Не только морские колониальные империи буквально все основаны атлантическими государствами — нет ни одного атлантического государства, которое бы не делало этого.
Единственные возможные исключения — Норвегия, Ирландия и Исландия; но эти государства добились суверенитета только к XX веку и потому пропустили эпоху великих океанских предприятий. Исландия представляет собой аномалию почти во всех отношениях. Ирландцы, хотя сами и не имели империи, стали участниками и жертвами британского империализма. Когда в 1996 году я приехал в Норвегию, чтобы выступить на конгрессе социалистов, я с примечательным Schadenfreude[820] и удивлением обнаружил, что норвежцев терзает чувство вины из-за участия их предков в работорговле, которой занимались Дания и Швеция. Стоит припомнить также, какой огромный вклад внесли вездесущие норвежские моряки в европейские кругосветные плавания XIX века и какую непропорционально большую роль ирландцы и норвежцы сыграли в величайшем колониальном феномене эры (хотя его не часто так классифицируют) — в расширении Соединенных Штатов на территорию всей Америки, главным образом за счет Мексики, Канады и индейских племен[821]. Что касается остального, то все европейские государства Атлантического побережья в ходе современной истории вышли в океан с целью создания собственных империй.

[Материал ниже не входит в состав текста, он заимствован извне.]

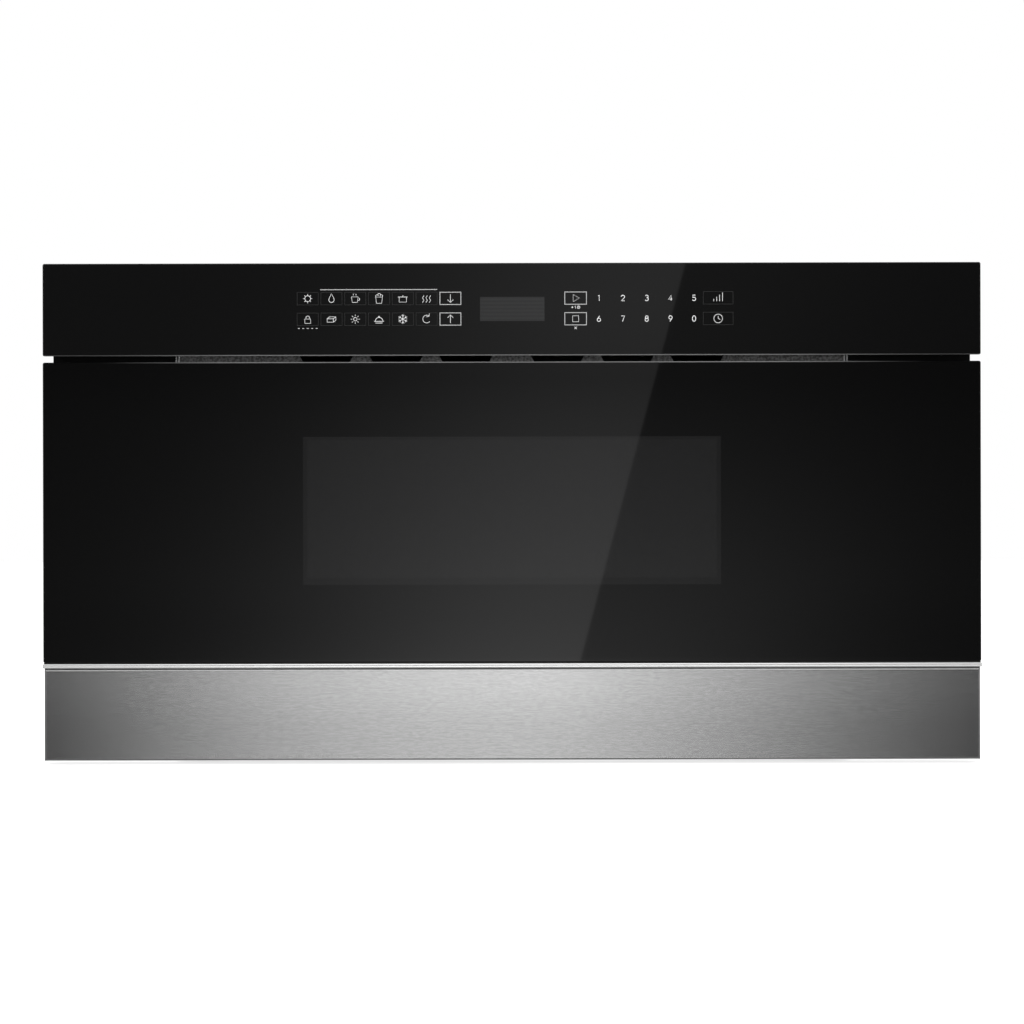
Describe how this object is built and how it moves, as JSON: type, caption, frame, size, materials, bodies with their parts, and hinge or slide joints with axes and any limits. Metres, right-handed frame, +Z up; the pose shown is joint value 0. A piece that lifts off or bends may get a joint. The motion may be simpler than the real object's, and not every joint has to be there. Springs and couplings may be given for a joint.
{
  "type": "microwave drawer",
  "caption": "Built-in microwave oven with a wide glass and steel drawer front, touch panel strip above it, and a basket on telescopic slides moved by a rack drive.",
  "frame": {"origin": "middle of the footprint at the height of the shelf it stands on", "axes": "+X to the viewer's right, -Y out of the front where the drawer opens, +Z up"},
  "size_m": [0.7598, 0.595, 0.4051],
  "materials": {
    "zinc_sheet": "zinc-coated steel sheet, satin",
    "black_rubber": "moulded rubber",
    "screw_steel": "zinc-plated screws",
    "black_plastic": "fine-textured black plastic",
    "black_enamel": "black paint, satin",
    "cavity_enamel": "grey enamel, semi-gloss",
    "ceramic": "opaque white glass-ceramic",
    "magnetron_metal": "bare aluminium fins and plated yoke",
    "motor_can": "drawn metal can",
    "transformer_iron": "varnished laminations and windings",
    "circuit_board": "green board with dark parts",
    "display": "dark display",
    "lamp_housing": "zinc-coated lamp box with a clear bulb",
    "cutout_body": "phenolic body on a metal tab",
    "rail_steel": "zinc-plated rolled steel",
    "bracket_steel": "zinc-coated steel",
    "white_acetal": "white acetal",
    "antenna_metal": "stamped aluminium",
    "front_glass": "black-printed front glass, polished",
    "stainless": "horizontally brushed stainless steel",
    "bright_trim": "bright aluminium",
    "screen_steel": "perforated sheet, black",
    "clear_glass": "clear glass",
    "basket_plastic": "heat-resistant grey plastic",
    "tray_glass": "clear glass tray"
  },
  "bodies": {
    "chassis": {"base_pan": "zinc_sheet", "base_feet": "black_rubber", "side_panel_left": "zinc_sheet", "side_panel_right": "zinc_sheet", "top_cover": "zinc_sheet", "rear_panel": "zinc_sheet", "case_screws": "screw_steel", "cord_gland": "black_plastic", "front_flange": "black_enamel", "cavity_liner": "cavity_enamel", "ceramic_floor": "ceramic", "exhaust_duct": "zinc_sheet", "vent_grille": "black_enamel", "waveguide": "zinc_sheet", "magnetron": "magnetron_metal", "antenna_motor": "motor_can", "fan_housing": "black_plastic", "fan_motor": "motor_can", "hv_transformer": "transformer_iron", "hv_capacitor": "motor_can", "power_board": "circuit_board", "cavity_lamp": "lamp_housing", "thermal_cutouts": "cutout_body", "outer_rails": "rail_steel", "drive_housing": "bracket_steel", "drive_motor": "motor_can", "interlock_switches": "black_plastic", "panel_housing": "black_plastic", "panel_glass": "front_glass", "display_module": "display", "touch_board": "circuit_board", "control_board": "circuit_board"},
    "drawer": {"door_glass": "front_glass", "door_band": "stainless", "door_trim": "bright_trim", "door_frame": "black_plastic", "window_screen": "screen_steel", "window_pane": "clear_glass", "door_inner_panel": "cavity_enamel", "choke_cover": "black_plastic", "door_screws": "screw_steel", "door_bumpers": "black_rubber", "basket": "basket_plastic", "basket_floor": "tray_glass", "inner_rails": "rail_steel", "arm_brackets": "bracket_steel", "rack_beam": "bracket_steel", "drive_rack": "white_acetal", "strikers": "white_acetal"},
    "middle_rail_left": {"middle_rail_left": "rail_steel"},
    "middle_rail_right": {"middle_rail_right": "rail_steel"},
    "outer_cages": {"ball_cages_outer": "rail_steel"},
    "inner_cages": {"ball_cages_inner": "rail_steel"},
    "output_gear": {"output_gear": "white_acetal"},
    "idler_gear": {"idler_gear": "white_acetal"},
    "motor_gear": {"motor_gear": "white_acetal"},
    "fan_impeller": {"fan_impeller": "black_plastic"},
    "antenna_rotor": {"antenna_rotor": "antenna_metal"},
    "plunger_left": {"interlock_plunger_left": "white_acetal"},
    "plunger_right": {"interlock_plunger_right": "white_acetal"}
  },
  "joints": [
    {"name": "drawer_slide", "type": "slide", "parent": "chassis", "child": "drawer", "axis": [0, -1, 0], "range_m": [0, 0.385]},
    {"name": "middle_rail_left_slide", "type": "slide", "parent": "chassis", "child": "middle_rail_left", "axis": [0, -1, 0], "range_m": [0, 0.193]},
    {"name": "middle_rail_right_slide", "type": "slide", "parent": "chassis", "child": "middle_rail_right", "axis": [0, -1, 0], "range_m": [0, 0.193]},
    {"name": "outer_cages_slide", "type": "slide", "parent": "chassis", "child": "outer_cages", "axis": [0, -1, 0], "range_m": [0, 0.0965]},
    {"name": "inner_cages_slide", "type": "slide", "parent": "chassis", "child": "inner_cages", "axis": [0, -1, 0], "range_m": [0, 0.289]},
    {"name": "output_gear_turn", "type": "hinge", "parent": "chassis", "child": "output_gear", "pos_m": [0.132, -0.2295, 0.05185], "axis": [1, 0, 0], "range_deg": [0, 1640]},
    {"name": "idler_gear_turn", "type": "hinge", "parent": "chassis", "child": "idler_gear", "pos_m": [0.15, -0.19755, 0.04022], "axis": [1, 0, 0], "range_deg": [-4550, 0]},
    {"name": "motor_gear_turn", "type": "hinge", "parent": "chassis", "child": "motor_gear", "pos_m": [0.16, -0.16617, 0.03748], "axis": [1, 0, 0], "range_deg": [0, 11360]},
    {"name": "fan_spin", "type": "hinge", "parent": "chassis", "child": "fan_impeller", "pos_m": [-0.105, 0.227, 0.165], "axis": [1, 0, 0], "continuous": true},
    {"name": "antenna_spin", "type": "hinge", "parent": "chassis", "child": "antenna_rotor", "pos_m": [0, -0.04875, 0.1], "axis": [0, 0, 1], "continuous": true},
    {"name": "plunger_left_press", "type": "slide", "parent": "chassis", "child": "plunger_left", "axis": [0, 1, 0], "range_m": [0, 0.003], "stiffness_N_per_m": 150, "springref_m": -0.002},
    {"name": "plunger_right_press", "type": "slide", "parent": "chassis", "child": "plunger_right", "axis": [0, 1, 0], "range_m": [0, 0.003], "stiffness_N_per_m": 150, "springref_m": -0.002}
  ],
  "couplings": [
    {"joint": "middle_rail_left_slide", "follows": "drawer_slide", "ratio": 0.5},
    {"joint": "middle_rail_right_slide", "follows": "drawer_slide", "ratio": 0.5},
    {"joint": "outer_cages_slide", "follows": "drawer_slide", "ratio": 0.25},
    {"joint": "inner_cages_slide", "follows": "drawer_slide", "ratio": 0.75},
    {"joint": "output_gear_turn", "follows": "drawer_slide", "rad_per_m": 74.074},
    {"joint": "idler_gear_turn", "follows": "drawer_slide", "rad_per_m": -205.76},
    {"joint": "motor_gear_turn", "follows": "drawer_slide", "rad_per_m": 514.4}
  ]
}
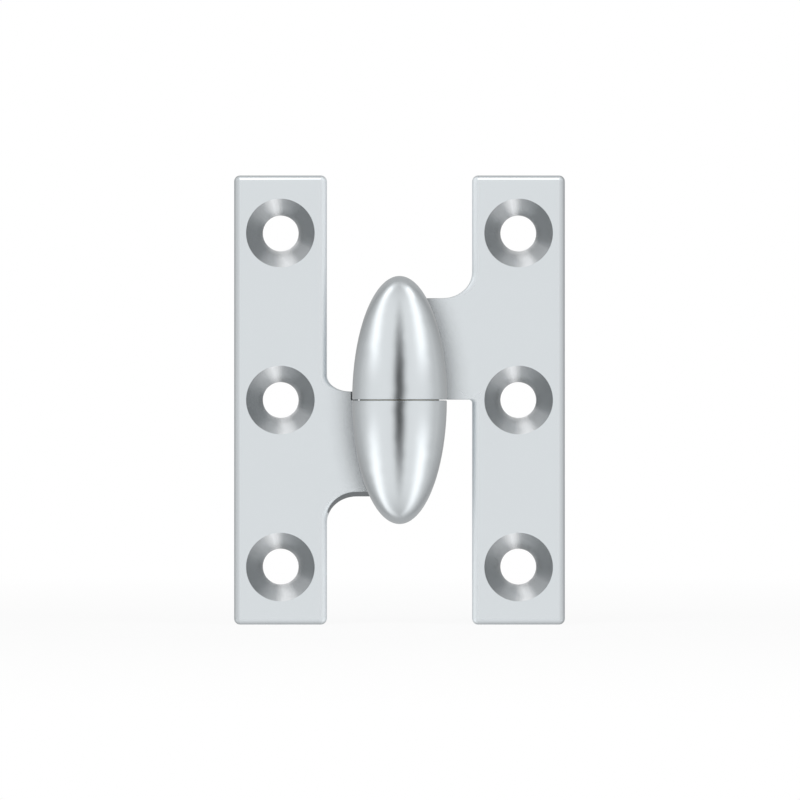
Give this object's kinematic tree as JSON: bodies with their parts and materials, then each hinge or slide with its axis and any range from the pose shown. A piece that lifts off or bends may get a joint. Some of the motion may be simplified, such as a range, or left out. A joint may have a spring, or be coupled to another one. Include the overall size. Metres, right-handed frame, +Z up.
{
  "type": "olive knuckle lift-off butt hinge",
  "caption": "Lift-off butt hinge with a slim egg-shaped knuckle: two narrow countersunk leaves on short arms, the upper leaf turning on a pin fixed in the lower one.",
  "frame": {"origin": "on the pin axis, at the middle of the knuckle's height, which is also the middle of the opened hinge", "axes": "+Z up along the pin, +X from the pin towards the door leaf with the hinge opened flat, -Y out of the countersunk faces"},
  "size_m": [0.0468, 0.0134, 0.0636],
  "materials": {
    "plated_brass": "satin",
    "pin_steel": "satin",
    "washer_brass": "satin"
  },
  "bodies": {
    "root": {"jamb_leaf": "plated_brass", "hinge_pin": "pin_steel"},
    "washer": {"thrust_washer": "washer_brass"},
    "door": {"door_leaf": "plated_brass"}
  },
  "joints": [
    {"name": "swing", "type": "hinge", "parent": "root", "child": "washer", "pos_m": [0, 0, 0], "axis": [0, 0, 1], "range_deg": [-180, 110]},
    {"name": "lift_off", "type": "slide", "parent": "washer", "child": "door", "axis": [0, 0, 1], "range_m": [0, 0.016]}
  ]
}
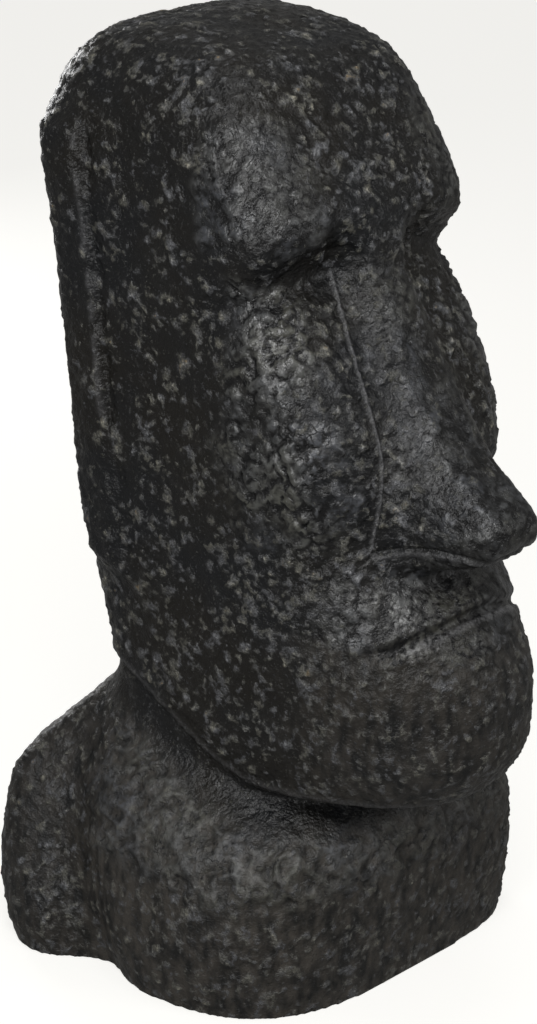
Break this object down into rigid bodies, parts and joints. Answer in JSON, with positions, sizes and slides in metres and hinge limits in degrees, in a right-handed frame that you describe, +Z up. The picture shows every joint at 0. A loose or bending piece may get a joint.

Это касается и относительно небольших и периферийных государств вроде Португалии и Нидерландов и даже Шотландии (в тот короткий период, когда она еще оставалась независимым государством); это касается и Испании, Германии и Швеции, чье атлантическое побережье относительно невелико — они, подобно Янусу, смотрят не только в море, но и на сушу: у них обширные сухопутные территории и множество интересов в иных сферах.